Zenith has been a pioneer in the development of television since the 1930s, and has remained one of the largest selling TV brands ever since its first set hit the market in 1948. There have been many improvements made to television since its invention, but the basic principles of television have remained essentially the same since that time. And, while virtually every home in America has a TV set, few people have any idea how one works.

The pictures you see on your TV are drawn by a beam of electrons fired out of a gun at the back of the set. When the beam hits chemicals (called phosphors) that are painted on the inside of the picture tube, the phosphors glow. But because they glow only for a fraction of a second, the beam has to immediately draw another picture. In fact, the beam draws a picture 30 times every second - which is so fast that, together, the pictures look like they're moving.

But how does the TV know what to draw?

The TV receives electrical signals, either through the air from broadcast stations, or over cable or from a VCR. Those signals are pulses of electrical energy that arrive in waves.
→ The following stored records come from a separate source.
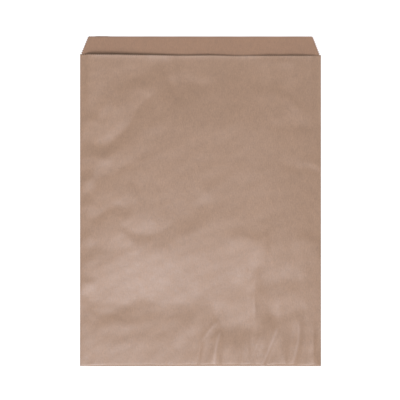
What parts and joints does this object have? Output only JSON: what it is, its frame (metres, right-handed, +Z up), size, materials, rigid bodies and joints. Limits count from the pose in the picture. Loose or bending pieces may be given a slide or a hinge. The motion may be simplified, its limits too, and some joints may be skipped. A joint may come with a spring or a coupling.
{
  "type": "kraft paper bag",
  "caption": "Flat brown kraft paper bag with a serrated open mouth, a tapered back lip, a glued back lap and a turned-up glued bottom, lying on its back panel.",
  "frame": {"origin": "on the surface the bag lies on, under the middle of its outline", "axes": "+X across the bag, +Y from the bottom fold towards the mouth and lip, +Z up out of the front panel"},
  "size_m": [0.216, 0.296, 0.0059],
  "materials": {
    "kraft": "machine-finished kraft with a soft sheen, lightly creased"
  },
  "bodies": {
    "root": {"paper_bag": "kraft"}
  },
  "joints": []
}
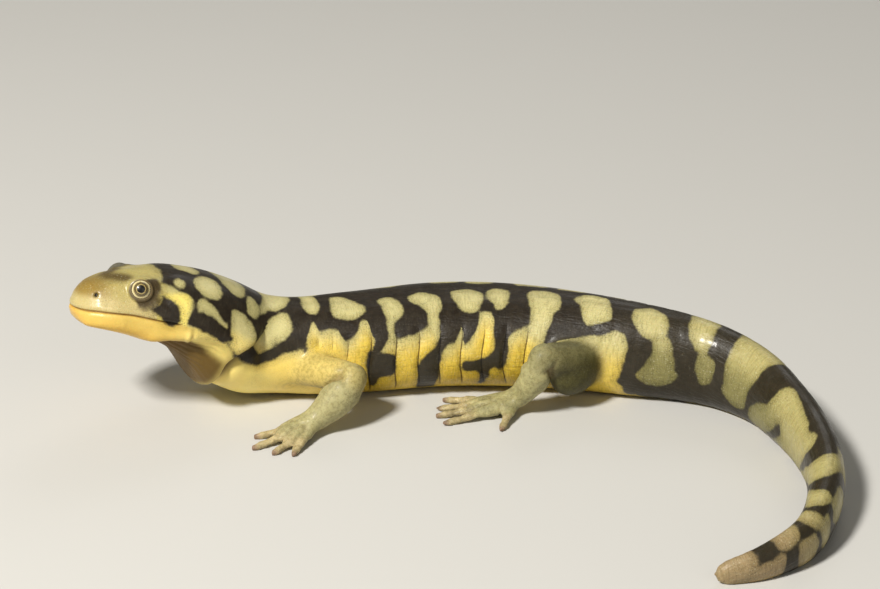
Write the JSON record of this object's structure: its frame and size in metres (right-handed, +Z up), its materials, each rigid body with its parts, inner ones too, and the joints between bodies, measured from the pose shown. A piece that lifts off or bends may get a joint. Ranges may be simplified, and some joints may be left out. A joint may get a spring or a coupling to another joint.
{
  "type": "tiger salamander",
  "caption": "Still life-size adult barred tiger salamander resting on its belly, head raised and turned to its left, tail curled round to its left.",
  "frame": {"origin": "on the floor, under the middle of the box round the whole animal", "axes": "the head faces -X, the animal's left side is on -Y, +Z is up"},
  "size_m": [0.156, 0.1224, 0.0335],
  "materials": {
    "skin": "moist smooth skin, satin",
    "eye": "wet gloss"
  },
  "bodies": {
    "root": {"head": "skin", "lower_jaw": "skin", "neck": "skin", "trunk": "skin", "tail_base": "skin", "tail_middle": "skin", "tail_tip": "skin", "left_upper_arm": "skin", "left_forearm": "skin", "left_hand": "skin", "right_upper_arm": "skin", "right_forearm": "skin", "right_hand": "skin", "left_thigh": "skin", "left_shank": "skin", "left_foot": "skin", "right_thigh": "skin", "right_shank": "skin", "right_foot": "skin", "left_eye": "eye", "right_eye": "eye"}
  },
  "joints": []
}
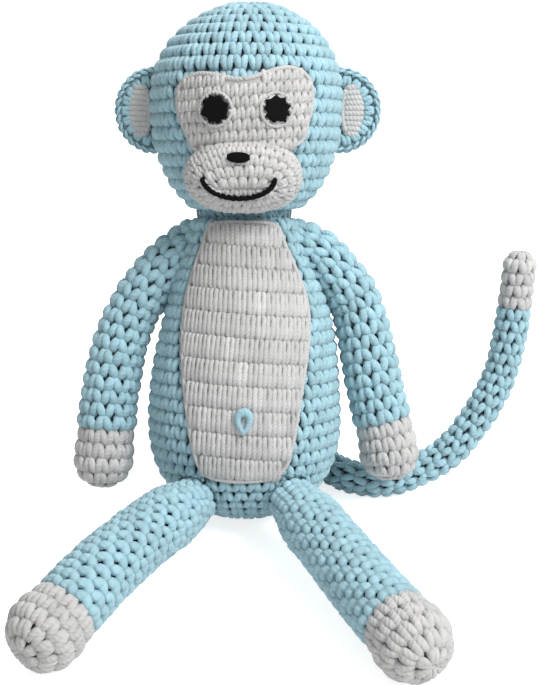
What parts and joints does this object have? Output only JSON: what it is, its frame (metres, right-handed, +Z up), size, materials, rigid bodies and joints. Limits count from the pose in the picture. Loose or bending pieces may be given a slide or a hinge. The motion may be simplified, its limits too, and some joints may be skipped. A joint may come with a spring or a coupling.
{
  "type": "crochet monkey",
  "caption": "Stuffed crochet toy monkey that sits with its legs out, with a white face and belly, turning head, and arms, legs, ears and tail that move at their seams.",
  "frame": {"origin": "on the floor at the middle of the flat under the seat", "axes": "+Z up, the monkey faces -Y, +X to its own left"},
  "size_m": [0.2152, 0.2133, 0.2181],
  "materials": {
    "blue_yarn": "pale aqua blue cotton yarn, single crochet worked in rounds",
    "white_yarn": "off-white cotton yarn, crochet",
    "black_yarn": "black cotton yarn, embroidered",
    "fibre": "loose white fibre filling"
  },
  "bodies": {
    "torso": {"body_cover": "blue_yarn", "body_filling": "fibre", "belly_panel": "white_yarn", "navel": "blue_yarn"},
    "neck": {"neck_seam": "blue_yarn"},
    "head": {"head_cover": "blue_yarn", "head_filling": "fibre", "muzzle_cover": "white_yarn", "muzzle_filling": "fibre", "face_patch": "white_yarn", "eye_left": "black_yarn", "eye_right": "black_yarn", "eye_ring_left": "white_yarn", "eye_ring_right": "white_yarn", "nose": "black_yarn", "mouth": "black_yarn"},
    "ear_left": {"ear_left_outer": "blue_yarn", "ear_left_inner": "white_yarn"},
    "ear_right": {"ear_right_outer": "blue_yarn", "ear_right_inner": "white_yarn"},
    "shoulder_left": {"arm_left_seam": "blue_yarn"},
    "arm_left": {"arm_left_cover": "blue_yarn", "hand_left": "white_yarn", "arm_left_filling": "fibre"},
    "shoulder_right": {"arm_right_seam": "blue_yarn"},
    "arm_right": {"arm_right_cover": "blue_yarn", "hand_right": "white_yarn", "arm_right_filling": "fibre"},
    "hip_left": {"leg_left_seam": "blue_yarn"},
    "leg_left": {"leg_left_cover": "blue_yarn", "foot_left": "white_yarn", "leg_left_filling": "fibre"},
    "hip_right": {"leg_right_seam": "blue_yarn"},
    "leg_right": {"leg_right_cover": "blue_yarn", "foot_right": "white_yarn", "leg_right_filling": "fibre"},
    "rump": {"tail_seam": "blue_yarn"},
    "tail": {"tail_cover": "blue_yarn", "tail_tip": "white_yarn", "tail_filling": "fibre"}
  },
  "joints": [
    {"name": "neck_nod", "type": "hinge", "parent": "torso", "child": "neck", "pos_m": [0, 0.02594, 0.1317], "axis": [1, 0, 0], "range_deg": [-12, 10]},
    {"name": "neck_turn", "type": "hinge", "parent": "neck", "child": "head", "pos_m": [0, 0.02594, 0.1317], "axis": [0, 0.2079, 0.9781], "range_deg": [-75, 75]},
    {"name": "ear_left_fold", "type": "hinge", "parent": "head", "child": "ear_left", "pos_m": [0.0409, 0.03481, 0.17342], "axis": [0, -0.2079, -0.9781], "range_deg": [-10, 25]},
    {"name": "ear_right_fold", "type": "hinge", "parent": "head", "child": "ear_right", "pos_m": [-0.0409, 0.03481, 0.17342], "axis": [0, 0.2079, 0.9781], "range_deg": [-10, 25]},
    {"name": "arm_left_swing", "type": "hinge", "parent": "torso", "child": "shoulder_left", "pos_m": [0.0322, 0.02118, 0.11705], "axis": [-1, 0, 0], "range_deg": [-5, 90]},
    {"name": "arm_left_raise", "type": "hinge", "parent": "shoulder_left", "child": "arm_left", "pos_m": [0.0322, 0.02118, 0.11705], "axis": [0, -1, 0], "range_deg": [0, 80]},
    {"name": "arm_right_swing", "type": "hinge", "parent": "torso", "child": "shoulder_right", "pos_m": [-0.0322, 0.02118, 0.11705], "axis": [-1, 0, 0], "range_deg": [-20, 90]},
    {"name": "arm_right_raise", "type": "hinge", "parent": "shoulder_right", "child": "arm_right", "pos_m": [-0.0322, 0.02118, 0.11705], "axis": [0, 1, 0], "range_deg": [0, 80]},
    {"name": "leg_left_swing", "type": "hinge", "parent": "torso", "child": "hip_left", "pos_m": [0.0216, -0.0436, 0.02512], "axis": [1, 0, 0], "range_deg": [-30, 60]},
    {"name": "leg_left_spread", "type": "hinge", "parent": "hip_left", "child": "leg_left", "pos_m": [0.0216, -0.0436, 0.02512], "axis": [0, 0, 1], "range_deg": [-12, 20]},
    {"name": "leg_right_swing", "type": "hinge", "parent": "torso", "child": "hip_right", "pos_m": [-0.0216, -0.0436, 0.02512], "axis": [1, 0, 0], "range_deg": [-30, 60]},
    {"name": "leg_right_spread", "type": "hinge", "parent": "hip_right", "child": "leg_right", "pos_m": [-0.0216, -0.0436, 0.02512], "axis": [0, 0, -1], "range_deg": [-12, 20]},
    {"name": "tail_swing", "type": "hinge", "parent": "torso", "child": "rump", "pos_m": [0.01417, 0.03563, 0.01915], "axis": [0, 0, 1], "range_deg": [0, 50]},
    {"name": "tail_roll", "type": "hinge", "parent": "rump", "child": "tail", "pos_m": [0.01417, 0.03563, 0.01915], "axis": [0.8119, -0.5426, -0.2152], "range_deg": [-25, 10]}
  ]
}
Those waves can have many different shapes, and each shape can tell the TV something about what it's supposed to do.

A TV uses two kinds of waves, AM (for Amplitude Modulation) and FM (for Frequency Modulation). As their names suggest, AM waves vary in strength but not how frequently they repeat, while FM waves vary in frequency but not their strength.

Each TV channel uses multiple AM signals and one FM signal. And there are several channels broadcast at the same time. It's the job of the tuner in the TV set to filter out all channels except the one you want to watch. For example, if you want to watch channel 7, the tuner blocks out all the channels below 7, and all the channels above 7. The only one it lets through is channel 7, with its AM and FM signals.
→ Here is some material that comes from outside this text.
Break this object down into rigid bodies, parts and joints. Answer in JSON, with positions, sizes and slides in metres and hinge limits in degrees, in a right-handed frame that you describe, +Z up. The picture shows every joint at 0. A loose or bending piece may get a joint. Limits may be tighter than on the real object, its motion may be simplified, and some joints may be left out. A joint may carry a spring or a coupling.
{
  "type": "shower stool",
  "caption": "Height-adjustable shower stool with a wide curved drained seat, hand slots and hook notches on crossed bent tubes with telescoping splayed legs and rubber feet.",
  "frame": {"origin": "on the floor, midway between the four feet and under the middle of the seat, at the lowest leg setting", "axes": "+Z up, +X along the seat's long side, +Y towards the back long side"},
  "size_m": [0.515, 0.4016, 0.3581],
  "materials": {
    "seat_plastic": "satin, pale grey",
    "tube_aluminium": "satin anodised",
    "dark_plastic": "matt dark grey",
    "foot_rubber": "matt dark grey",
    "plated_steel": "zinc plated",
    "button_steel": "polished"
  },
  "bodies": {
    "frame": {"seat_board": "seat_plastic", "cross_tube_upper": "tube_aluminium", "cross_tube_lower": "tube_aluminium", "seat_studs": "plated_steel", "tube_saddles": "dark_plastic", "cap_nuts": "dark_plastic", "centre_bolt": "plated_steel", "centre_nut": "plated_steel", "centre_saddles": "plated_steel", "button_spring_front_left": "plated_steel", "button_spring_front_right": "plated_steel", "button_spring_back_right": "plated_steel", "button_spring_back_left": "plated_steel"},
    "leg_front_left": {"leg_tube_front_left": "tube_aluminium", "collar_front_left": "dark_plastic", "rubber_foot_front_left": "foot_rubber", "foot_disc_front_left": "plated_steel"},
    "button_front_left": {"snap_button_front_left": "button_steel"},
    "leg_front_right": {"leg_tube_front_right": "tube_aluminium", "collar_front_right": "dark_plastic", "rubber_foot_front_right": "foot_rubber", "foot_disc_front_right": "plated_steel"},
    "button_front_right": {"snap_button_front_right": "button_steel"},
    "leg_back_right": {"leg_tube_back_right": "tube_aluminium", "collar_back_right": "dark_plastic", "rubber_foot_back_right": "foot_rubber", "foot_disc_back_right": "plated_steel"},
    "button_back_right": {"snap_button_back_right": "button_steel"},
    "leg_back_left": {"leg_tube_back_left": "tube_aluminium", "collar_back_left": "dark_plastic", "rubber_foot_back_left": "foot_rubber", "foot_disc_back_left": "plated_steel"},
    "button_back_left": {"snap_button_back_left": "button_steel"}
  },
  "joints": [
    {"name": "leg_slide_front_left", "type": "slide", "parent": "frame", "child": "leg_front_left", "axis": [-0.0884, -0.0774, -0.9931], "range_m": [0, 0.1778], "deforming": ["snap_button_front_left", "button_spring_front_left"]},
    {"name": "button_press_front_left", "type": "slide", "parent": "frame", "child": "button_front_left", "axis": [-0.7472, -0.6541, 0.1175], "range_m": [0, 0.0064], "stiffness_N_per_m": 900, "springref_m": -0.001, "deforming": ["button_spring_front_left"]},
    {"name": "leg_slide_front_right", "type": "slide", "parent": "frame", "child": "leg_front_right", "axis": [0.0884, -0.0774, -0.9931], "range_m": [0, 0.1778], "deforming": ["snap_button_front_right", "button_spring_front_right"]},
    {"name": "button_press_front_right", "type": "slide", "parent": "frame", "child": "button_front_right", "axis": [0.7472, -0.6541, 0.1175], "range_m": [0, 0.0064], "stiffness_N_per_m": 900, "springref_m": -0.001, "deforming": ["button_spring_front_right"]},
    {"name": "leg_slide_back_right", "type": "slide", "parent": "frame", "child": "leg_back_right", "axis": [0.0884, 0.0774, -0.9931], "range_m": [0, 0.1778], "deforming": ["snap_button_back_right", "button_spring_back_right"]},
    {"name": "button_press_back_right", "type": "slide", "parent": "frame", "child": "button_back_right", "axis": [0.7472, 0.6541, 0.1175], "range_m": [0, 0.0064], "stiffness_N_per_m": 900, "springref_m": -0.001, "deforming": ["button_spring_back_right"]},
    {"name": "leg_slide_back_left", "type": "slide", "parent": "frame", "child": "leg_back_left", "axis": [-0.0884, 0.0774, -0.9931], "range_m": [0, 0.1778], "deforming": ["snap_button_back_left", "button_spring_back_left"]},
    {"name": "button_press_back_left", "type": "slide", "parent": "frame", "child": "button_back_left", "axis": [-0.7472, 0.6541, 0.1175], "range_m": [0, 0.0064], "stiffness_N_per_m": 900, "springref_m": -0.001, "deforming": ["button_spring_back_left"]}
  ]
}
After the channel passes through the tuner, it travels through a series of filters that separate the FM waves from the AM waves, and then separates the multiple AM waves from each other.

The FM signal, which is the same kind used to carry FM radio signals, carries the sound information, just like a radio. FM signals can carry multiple audio channels - in this case, two, for stereo sound.
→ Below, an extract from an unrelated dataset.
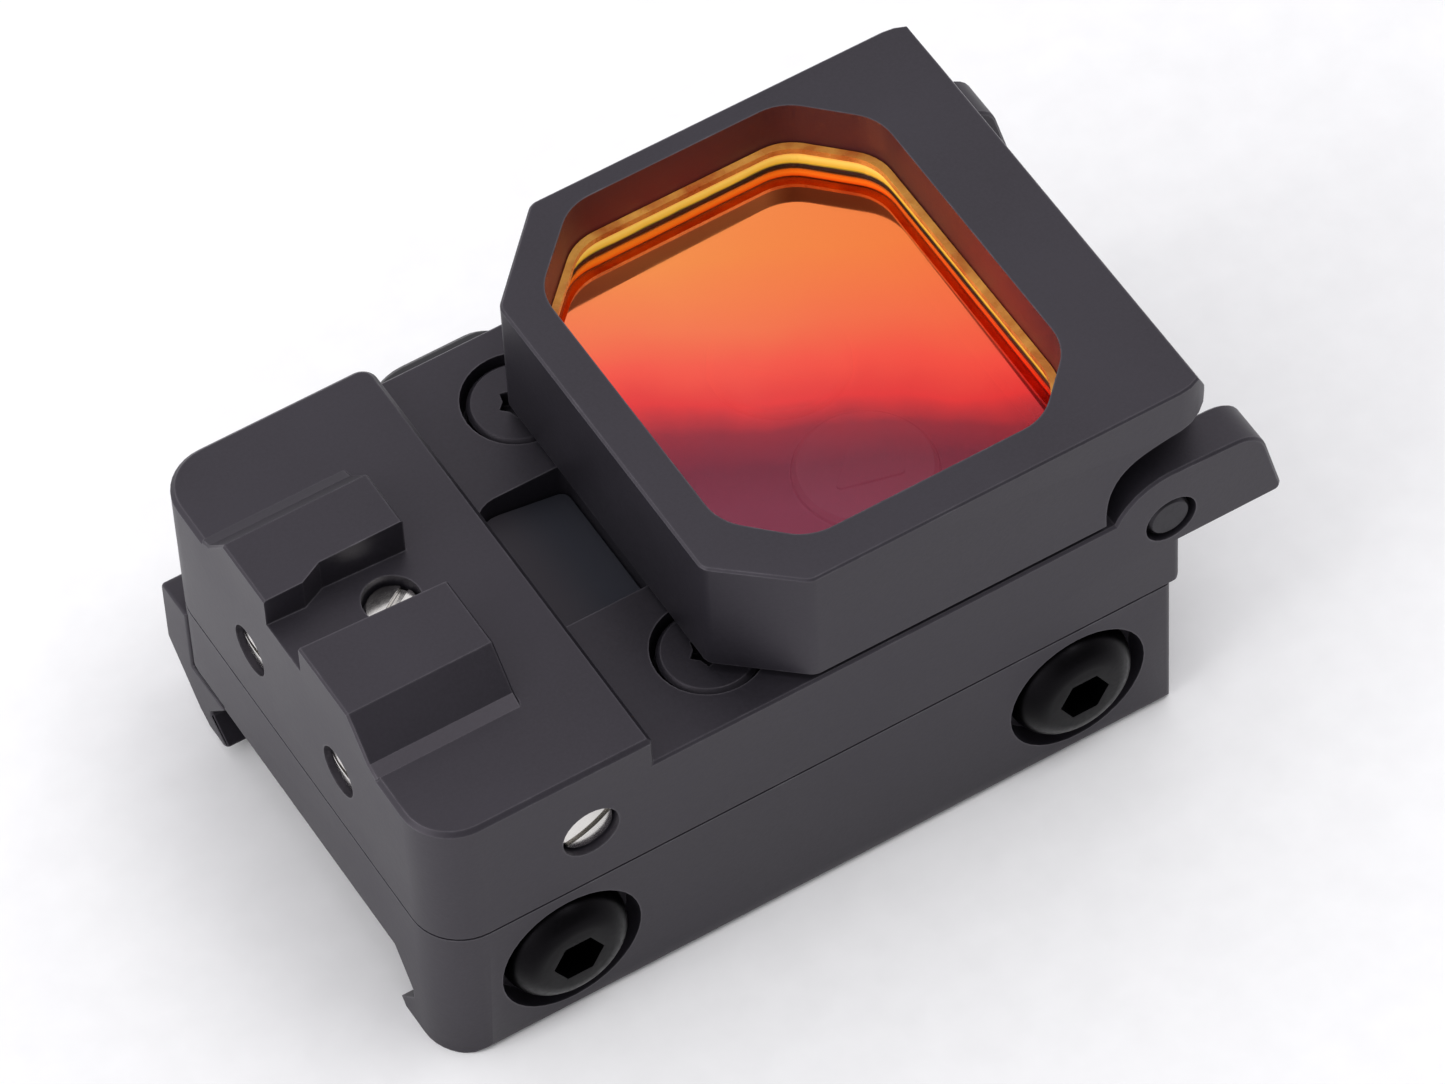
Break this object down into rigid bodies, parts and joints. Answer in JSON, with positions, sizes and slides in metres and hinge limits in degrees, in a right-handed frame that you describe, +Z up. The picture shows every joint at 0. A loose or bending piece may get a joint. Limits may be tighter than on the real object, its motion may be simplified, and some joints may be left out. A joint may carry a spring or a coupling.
{
  "type": "reflex red dot finder",
  "caption": "Folding reflex red dot finder: a flip-up framed lens on a low anodised housing with zeroing screws, over a rail clamp with a sliding jaw and cross bolts.",
  "frame": {"origin": "centre of the flat seat that rests on the rail's top, midway along the clamp and midway across the body", "axes": "+X along the rail towards the hinged, target end; +Y to the left, towards the sliding jaw; +Z up, away from the rail"},
  "size_m": [0.0511, 0.0309, 0.0258],
  "materials": {
    "anodised_aluminium": "fine matt black anodised, with a slight purple-grey sheen and bare bright edges where worn",
    "black_oxide_steel": "satin black oxide",
    "bright_steel": "bright nickel-plated",
    "spring_steel": "drawn wire",
    "black_plastic": "fine matt",
    "white_nylon": "satin",
    "amber_cement": "clear amber optical cement round the glass",
    "black_rubber": "matt",
    "coated_lens_glass": "polished, with a red-orange dichroic coating",
    "window_glass": "polished, smoked",
    "circuit_board": "green solder mask",
    "cell_steel": "plain nickel-plated steel",
    "brass": "machined"
  },
  "bodies": {
    "housing": {"rail_mount": "anodised_aluminium", "upper_housing": "anodised_aluminium", "housing_seal": "black_rubber", "emitter_window": "window_glass", "body_screw_right": "anodised_aluminium", "body_screw_left": "anodised_aluminium", "hinge_pin": "black_oxide_steel", "hinge_spring_right": "spring_steel", "hinge_spring_left": "spring_steel", "circuit_board": "circuit_board", "key_switch_up": "cell_steel", "key_switch_down": "cell_steel", "lid_sensor": "black_plastic", "control_chip": "black_plastic", "coin_cell": "cell_steel", "cell_contact": "brass", "button_spring": "spring_steel"},
    "lens_flap": {"lens_frame": "anodised_aluminium", "front_lens": "coated_lens_glass", "rear_lens": "coated_lens_glass", "lens_bead": "amber_cement", "switch_magnet": "bright_steel"},
    "release": {"release_button": "black_plastic", "latch_arm": "black_oxide_steel"},
    "key_up": {"brightness_up_key": "black_plastic"},
    "key_down": {"brightness_down_key": "black_plastic"},
    "elevation": {"elevation_screw": "bright_steel", "elevation_clip": "spring_steel"},
    "carriage": {"emitter_carriage": "anodised_aluminium"},
    "windage": {"windage_screw": "bright_steel", "windage_clip": "spring_steel"},
    "nut": {"windage_nut": "brass"},
    "emitter": {"led_holder": "black_plastic", "led_emitter": "white_nylon"},
    "lock_tip_r": {"lock_tip_right": "white_nylon"},
    "lock_r": {"lock_screw_right": "bright_steel"},
    "lock_tip_l": {"lock_tip_left": "white_nylon"},
    "lock_l": {"lock_screw_left": "bright_steel"},
    "bolt_front": {"cross_bolt_front": "black_oxide_steel"},
    "bolt_rear": {"cross_bolt_rear": "black_oxide_steel"},
    "jaw": {"clamp_jaw": "anodised_aluminium"}
  },
  "joints": [
    {"name": "lens_fold", "type": "hinge", "parent": "housing", "child": "lens_flap", "pos_m": [0.0221, 0, 0.0107], "axis": [0, 1, 0], "range_deg": [0, 90], "deforming": ["hinge_spring_right", "hinge_spring_left"]},
    {"name": "release_press", "type": "slide", "parent": "housing", "child": "release", "axis": [0, -1, 0], "range_m": [0, 0.0007], "stiffness_N_per_m": 1500, "springref_m": -0.0005, "deforming": ["button_spring"]},
    {"name": "key_up_press", "type": "slide", "parent": "housing", "child": "key_up", "axis": [0, 0, -1], "range_m": [0, 0.0004], "stiffness_N_per_m": 2000, "springref_m": -0.0002},
    {"name": "key_down_press", "type": "slide", "parent": "housing", "child": "key_down", "axis": [0, 0, -1], "range_m": [0, 0.0004], "stiffness_N_per_m": 2000, "springref_m": -0.0002},
    {"name": "elevation_turn", "type": "hinge", "parent": "housing", "child": "elevation", "pos_m": [-0.01585, 0.0003, 0.01345], "axis": [0, 0, 1], "range_deg": [-720.5, 720.5]},
    {"name": "carriage_lift", "type": "slide", "parent": "housing", "child": "carriage", "axis": [0, 0, 1], "range_m": [-0.0008, 0.0008]},
    {"name": "windage_turn", "type": "hinge", "parent": "housing", "child": "windage", "pos_m": [-0.01304, -0.0142, 0.00933], "axis": [0, 1, 0], "range_deg": [-720.5, 720.5]},
    {"name": "nut_shift", "type": "slide", "parent": "housing", "child": "nut", "axis": [0, 1, 0], "range_m": [-0.0008, 0.0008]},
    {"name": "emitter_shift", "type": "slide", "parent": "carriage", "child": "emitter", "axis": [0, 1, 0], "range_m": [-0.00081, 0.00081]},
    {"name": "lock_tip_right_slide", "type": "slide", "parent": "housing", "child": "lock_tip_r", "axis": [-1, 0, 0], "range_m": [0, 0.0009]},
    {"name": "lock_right_turn", "type": "hinge", "parent": "lock_tip_r", "child": "lock_r", "pos_m": [-0.0219, -0.0046, 0.00995], "axis": [-1, 0, 0], "range_deg": [0, 720.5]},
    {"name": "lock_tip_left_slide", "type": "slide", "parent": "housing", "child": "lock_tip_l", "axis": [-1, 0, 0], "range_m": [0, 0.0009]},
    {"name": "lock_left_turn", "type": "hinge", "parent": "lock_tip_l", "child": "lock_l", "pos_m": [-0.0219, 0.0046, 0.00995], "axis": [-1, 0, 0], "range_deg": [0, 720.5]},
    {"name": "front_bolt_turn", "type": "hinge", "parent": "housing", "child": "bolt_front", "pos_m": [0.01625, -0.0145, 0.00027], "axis": [0, -1, 0], "range_deg": [0, 900.5]},
    {"name": "rear_bolt_turn", "type": "hinge", "parent": "housing", "child": "bolt_rear", "pos_m": [-0.0147, -0.0145, 0.00027], "axis": [0, -1, 0], "range_deg": [0, 900.5]},
    {"name": "jaw_slide", "type": "slide", "parent": "housing", "child": "jaw", "axis": [0, 1, 0], "range_m": [0, 0.00175]}
  ],
  "couplings": [
    {"joint": "elevation_turn", "follows": "carriage_lift", "rad_per_m": 15708},
    {"joint": "windage_turn", "follows": "nut_shift", "rad_per_m": 15708},
    {"joint": "emitter_shift", "follows": "nut_shift", "ratio": 1},
    {"joint": "lock_right_turn", "follows": "lock_tip_right_slide", "rad_per_m": 13963},
    {"joint": "lock_left_turn", "follows": "lock_tip_left_slide", "rad_per_m": 13963},
    {"joint": "front_bolt_turn", "follows": "jaw_slide", "rad_per_m": 8976},
    {"joint": "rear_bolt_turn", "follows": "jaw_slide", "rad_per_m": 8976}
  ]
}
AM waves, which are the same kind used to carry AM radio signals, carry the picture information. The TV uses one AM wave to carry the basic picture information - what is needed to draw a black & white picture. In effect, it tells the electron gun how brightly to illuminate the screen at each point along a horizontal line. When it finishes drawing that line, it draws another and another, until it fills the screen with 525 lines. And when it finishes drawing a screen, it draws a second, and a third, and so on, at a rate of 30 pictures every second. (For more on this, see How a Picture Tube Works.)

The TV "draws" pictures by synchronizing the electron guns (which shoot the beams that light the screen) with the yoke, a circle of magnets that deflect, or "pull," the electron beam left and right, and up and down, across the screen. Together, the guns and the yoke can draw pictures, by knowing what to draw and where to draw it.

Another AM signal carries the color information - it tells the TV where to put the color. This signal actually consists of two signals on the same wave, separated by time.

To use the example of music, the two waves are like whole notes. One wave arrives on a downbeat, while another, separate wave begins on a downbeat a quarter note later. Because the TV knows where the beat begins, it can tell the waves apart - when one wave's downbeat begins, the second one begins a quarter note later. This is called "multiplexing" and it allows more than one signal to be carried at one time, providing more information for the TV.

On a color TV, black is produced when no colors are lit. White is produced when red, green and blue are lit together. If the TV lights only blue, the TV will, of course, produce blue. But if it lights red and green, the TV will produce yellow. If it lights blue and green, the TV produces cyan. In fact, using only red, green and blue, the TV can produce any color.

Zenith has improved on these basic principles of television by designing special circuits to correct errors in the signals and help the TV draw better pictures, with truer, more vivid color, sharper lines and better sound.